Revenons au titre, Manifesto. C’est un manifeste de quoi ?
J’aime bien ce titre. Chaque œuvre d’art, et même tout ce qu’on entreprend dans la vie, est, selon moi, un manifeste, une déclaration assumée. Moi, j’ai largement dépassé la trentaine, je suis papa, et j’assume tout ce que je suis. Est-ce là une certaine maturité aussi bien personnelle que musicale ? Je ne sais pas. Je l’espère. Et cet album est la déclaration 2017/2018 de la Jeff Herr Corporation. C’est un état des lieux de là où on se trouve en tant que groupe et, pour moi aussi, en tant que compositeur.

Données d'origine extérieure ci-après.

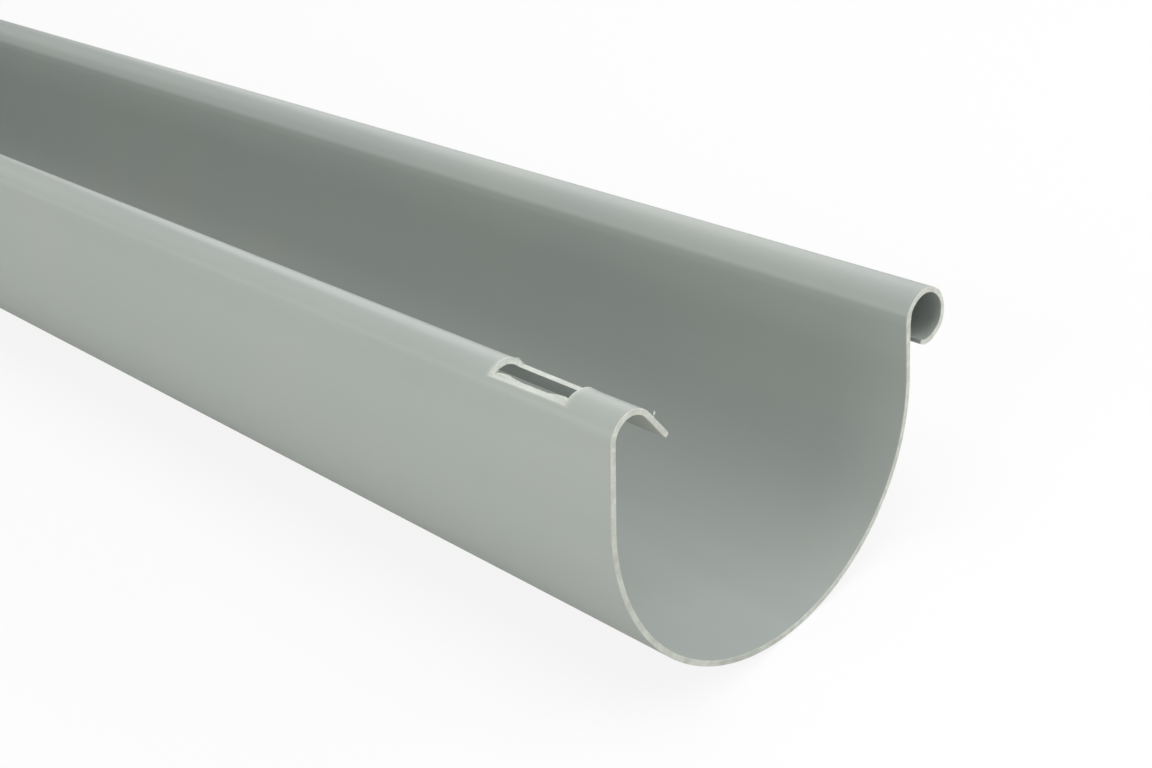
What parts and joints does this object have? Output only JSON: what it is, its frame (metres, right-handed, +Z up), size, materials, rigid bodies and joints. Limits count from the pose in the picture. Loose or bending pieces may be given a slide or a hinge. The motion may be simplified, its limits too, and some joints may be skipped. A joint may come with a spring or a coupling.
{
  "type": "half-round gutter length",
  "caption": "Straight half-round rain gutter length in grey rigid PVC, with a hooked back edge, an open round bead along the front and a short notch in the hook near one end.",
  "frame": {"origin": "on the floor under the middle of the length and of the width, with the gutter lying on its half-round as it comes to rest", "axes": "+Y runs along the gutter from the notched near end to the far end, +X points to the beaded front edge and +Z is up, out of the open trough; as it lies, the section is rolled 13.9 degrees towards the bead from its working position, in which the back wall is upright"},
  "size_m": [0.143, 2, 0.1057],
  "materials": {
    "pvc": "grey rigid PVC with a semi-gloss extruded skin"
  },
  "bodies": {
    "root": {"gutter": "pvc"}
  },
  "joints": []
}
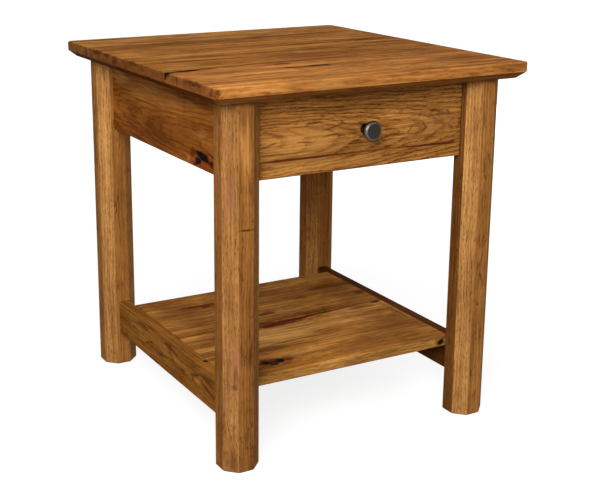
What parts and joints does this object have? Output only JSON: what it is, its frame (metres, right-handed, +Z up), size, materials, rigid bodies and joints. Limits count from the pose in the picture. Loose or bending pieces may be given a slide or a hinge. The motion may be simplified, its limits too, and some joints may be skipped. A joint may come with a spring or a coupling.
{
  "type": "rustic hickory end table",
  "caption": "Rustic solid-wood end table with an inset dovetailed drawer that slides out, eight-sided legs, an under-bevelled top and a lower shelf.",
  "frame": {"origin": "on the floor under the middle of the top", "axes": "+Z up, -Y towards the drawer front, +X to the right as seen from the front"},
  "size_m": [0.565, 0.604, 0.61],
  "materials": {
    "hickory_top": "stained hickory under satin varnish",
    "hickory_leg": "stained hickory under satin varnish",
    "hickory_frame": "stained hickory under satin varnish",
    "hickory_front": "stained hickory under satin varnish",
    "hickory_shelf": "stained hickory under satin varnish",
    "drawer_wood": "light hardwood under clear varnish",
    "inner_wood": "plain planed hardwood",
    "dark_metal": "dark antique bronze, satin",
    "screw_steel": "zinc plated"
  },
  "bodies": {
    "table_frame": {"top_board_1": "hickory_top", "top_board_2": "hickory_top", "top_board_3": "hickory_top", "top_board_4": "hickory_top", "top_board_5": "hickory_top", "leg_front_left": "hickory_leg", "leg_front_right": "hickory_leg", "leg_back_left": "hickory_leg", "leg_back_right": "hickory_leg", "side_apron_left": "hickory_frame", "side_apron_right": "hickory_frame", "back_apron": "hickory_frame", "front_rail_lower": "hickory_frame", "front_rail_upper": "hickory_frame", "drawer_runner_left": "inner_wood", "drawer_runner_right": "inner_wood", "drawer_kicker_left": "inner_wood", "drawer_kicker_right": "inner_wood", "drawer_guide_left": "inner_wood", "drawer_guide_right": "inner_wood", "stretcher_left": "hickory_frame", "stretcher_right": "hickory_frame", "shelf_cleat_left": "inner_wood", "shelf_cleat_right": "inner_wood", "shelf_board_1": "hickory_shelf", "shelf_board_2": "hickory_shelf", "shelf_board_3": "hickory_shelf", "shelf_board_4": "hickory_shelf", "top_buttons": "inner_wood", "guide_screws": "screw_steel", "runner_screws": "screw_steel", "top_screws": "screw_steel", "button_screws": "screw_steel", "cleat_screws": "screw_steel", "shelf_screws": "screw_steel"},
    "drawer": {"drawer_front": "hickory_front", "drawer_box_front": "drawer_wood", "drawer_back": "drawer_wood", "drawer_side_left": "drawer_wood", "drawer_side_right": "drawer_wood", "drawer_bottom": "drawer_wood", "drawer_stop_block": "drawer_wood", "drawer_knob": "dark_metal", "knob_screw": "screw_steel", "drawer_front_screws": "screw_steel", "drawer_stop_screws": "screw_steel"}
  },
  "joints": [
    {"name": "drawer_slide", "type": "slide", "parent": "table_frame", "child": "drawer", "axis": [0, -1, 0], "range_m": [0, 0.327]}
  ]
}
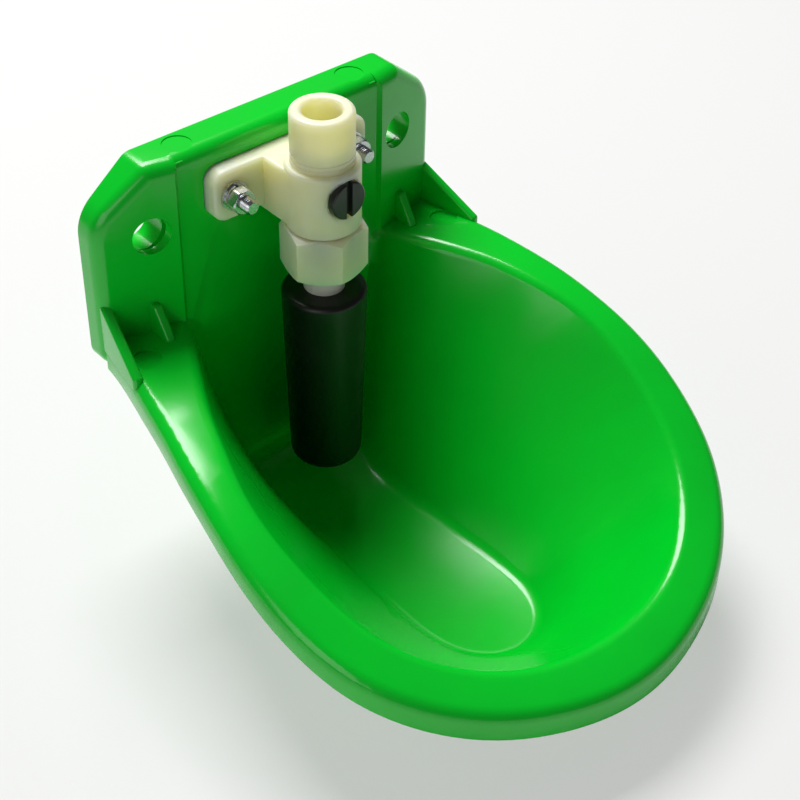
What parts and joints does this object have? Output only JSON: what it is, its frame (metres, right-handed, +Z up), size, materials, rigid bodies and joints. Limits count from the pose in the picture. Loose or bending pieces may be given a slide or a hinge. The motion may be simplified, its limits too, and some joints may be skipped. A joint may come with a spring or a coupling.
{
  "type": "livestock drinking bowl",
  "caption": "Wall-mounted livestock drinking bowl with a rolled rim and a water valve that opens when its hanging tube is pushed.",
  "frame": {"origin": "midway between the two wall holes, on the plane of the plate's back face", "axes": "+Y points into the wall, +Z up towards the water inlet, +X to the right seen from the front"},
  "size_m": [0.1738, 0.1895, 0.1605],
  "materials": {
    "green_plastic": "moulded, glossy",
    "cream_plastic": "moulded, slightly translucent",
    "nut_plastic": "moulded, slightly translucent",
    "strainer_plastic": "moulded",
    "screen_steel": "fine perforated sheet",
    "seat_plastic": "turned",
    "seat_ring_rubber": "soft",
    "poppet_plastic": "moulded",
    "seal_rubber": "soft",
    "stem_steel": "turned",
    "foot_plastic": "moulded",
    "spring_steel": "drawn wire",
    "nozzle_plastic": "moulded",
    "tube_rubber": "smooth, dull",
    "screw_plastic": "moulded",
    "screw_ring_rubber": "soft",
    "bolt_steel": "zinc plated",
    "nut_steel": "zinc plated",
    "washer_steel": "zinc plated",
    "lock_washer_steel": "zinc plated"
  },
  "bodies": {
    "bowl_and_valve": {"bowl": "green_plastic", "valve_body": "cream_plastic", "union_nut": "nut_plastic", "strainer_frame": "strainer_plastic", "strainer_screen": "screen_steel", "seat_insert": "seat_plastic", "seat_oring": "seat_ring_rubber", "return_spring": "spring_steel", "mount_bolts": "bolt_steel", "bolt_nuts": "nut_steel", "bolt_washers": "washer_steel", "bolt_lock_washers": "lock_washer_steel"},
    "hanging_tube": {"tilt_nozzle": "nozzle_plastic", "push_tube": "tube_rubber"},
    "poppet_group": {"poppet": "poppet_plastic", "poppet_seal": "seal_rubber", "valve_stem": "stem_steel", "stem_foot": "foot_plastic"},
    "regulator": {"regulator_screw": "screw_plastic", "regulator_oring": "screw_ring_rubber"}
  },
  "joints": [
    {"name": "tube_tilt", "type": "hinge", "parent": "bowl_and_valve", "child": "hanging_tube", "pos_m": [0, -0.0353, -0.0145], "axis": [1, 0, 0], "range_deg": [0, 5], "stiffness_Nm_per_rad": 2, "springref_deg": -2.86},
    {"name": "poppet_lift", "type": "slide", "parent": "bowl_and_valve", "child": "poppet_group", "axis": [0, 0, 1], "range_m": [0, 0.00065], "deforming": ["return_spring"]},
    {"name": "regulator_turn", "type": "hinge", "parent": "bowl_and_valve", "child": "regulator", "pos_m": [0, -0.0353, 0.01], "axis": [0, -1, 0], "range_deg": [0, 720]}
  ],
  "couplings": [
    {"joint": "poppet_lift", "follows": "tube_tilt", "m_per_rad": 0.007}
  ]
}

L’album comporte sept compositions propres et une reprise. C’est une nouvelle fois très varié avec des moments très groove, très agréables à écouter et faciles d’accès et d’autres plus free jazz, nerveux…
On voulait jouer encore plus que d’habitude sur les contrastes avec effectivement des passages très organisés, structurés, très groovies… et puis partir à l’opposé, enlever la pulsation et aller dans le free. Pas comme dans Layer Cake dans des interludes, mais en intégrant ces moments totalement dans les morceaux. Résultat, il y a une partie B d’un même morceau qui n’est pas juste sur une autre tonalité ou avec moins de groove; là, on dissout totalement le groove et on va dans quelque chose de très ouvert, libre; et après on redémarre quelque chose de structuré. Ça ne s’est pas fait de manière intentionnelle, c’est venu naturellement.
La dernière fois, il y avait un cover de David Bowie, cette fois-ci, c’est Same Girl de Randy Newman. Pourquoi ce choix ?
J’ai entendu ce morceau dans un épisode d’une série télé, c’est un moment très fort, plein d’intrigue, qui m’a énormément touché. J’ai découvert que c’était Randy Newman, un compositeur que j’aime beaucoup. Il a, entre autres, signé la musique de la série Monk, des films Toys Story, Cars, etc.
Mais ce n’est pas un morceau jazz.
Non, pas du tout. Mais bon, Bowie ne l’était pas non plus.
Et c’est Lata Gouveia qui chante votre adaptation.
Oui. Je travaille avec Lata, je suis batteur dans son groupe. Je connais donc bien son timbre, sa prononciation, sa manière de narrer une histoire. Quand j’ai terminé mon arrangement, il me manquait les paroles. J’ai donc décidé de les reprendre. Et pour les chanter, il fallait une voix mature, basse, qui soit convaincante. J’ai tout de suite pensé à Lata, mais pas en tant que chanteur, en tant que narrateur. Il y a la contrebasse qui joue la mélodie et Lata qui récite. J’aime l’émotion qu’il ajoute au morceau, surtout dans sa partie plus sauvage où on a l’impression de retrouver Jim Morrisson. Malheureusement, ça va être difficile de jouer ce morceau en tournée.
Officiellement, votre trio n’a pas d’éléments harmoniques – piano, guitare, etc. –, mais le guitariste américain Adam Rogers a participé à trois des morceaux de Manifesto. N’est-ce pas contradictoire ?
Quand on a l’opportunité de jouer avec une référence mondiale du jazz comme Adam Rogers, on s’adapte. Il était venu jouer avec nous à la Philharmonie en février dernier et on lui avait proposé, en plus du concert, de rester un jour de plus pour enregistrer avec nous. Comme il a accepté, j’ai écrit en conséquence, j’ai changé le concept. Du coup, effectivement, il y a On My Own, Moon Glow et Manifesto qu’on joue en quartette, avec un instrument harmonique. Mais en concert, on peut aussi reprendre ces titres en trio.
Puisqu’on parle de concerts, quand et où pourra-t-on vous revoir sur scène ?
On a présenté l’album en avant-première au Grand-Duché à Opderschmelz à la mi-novembre, maintenant, on va faire des releases à l’étranger. On sera ce mois-ci en Angleterre, en février à Paris, en mars à Bruxelles, on attend confirmation pour l’Allemagne, etc. On ne va pas trop jouer au Luxembourg, mais on sera tout de même au festival Like a Jazz Machine de Dudelange en mai.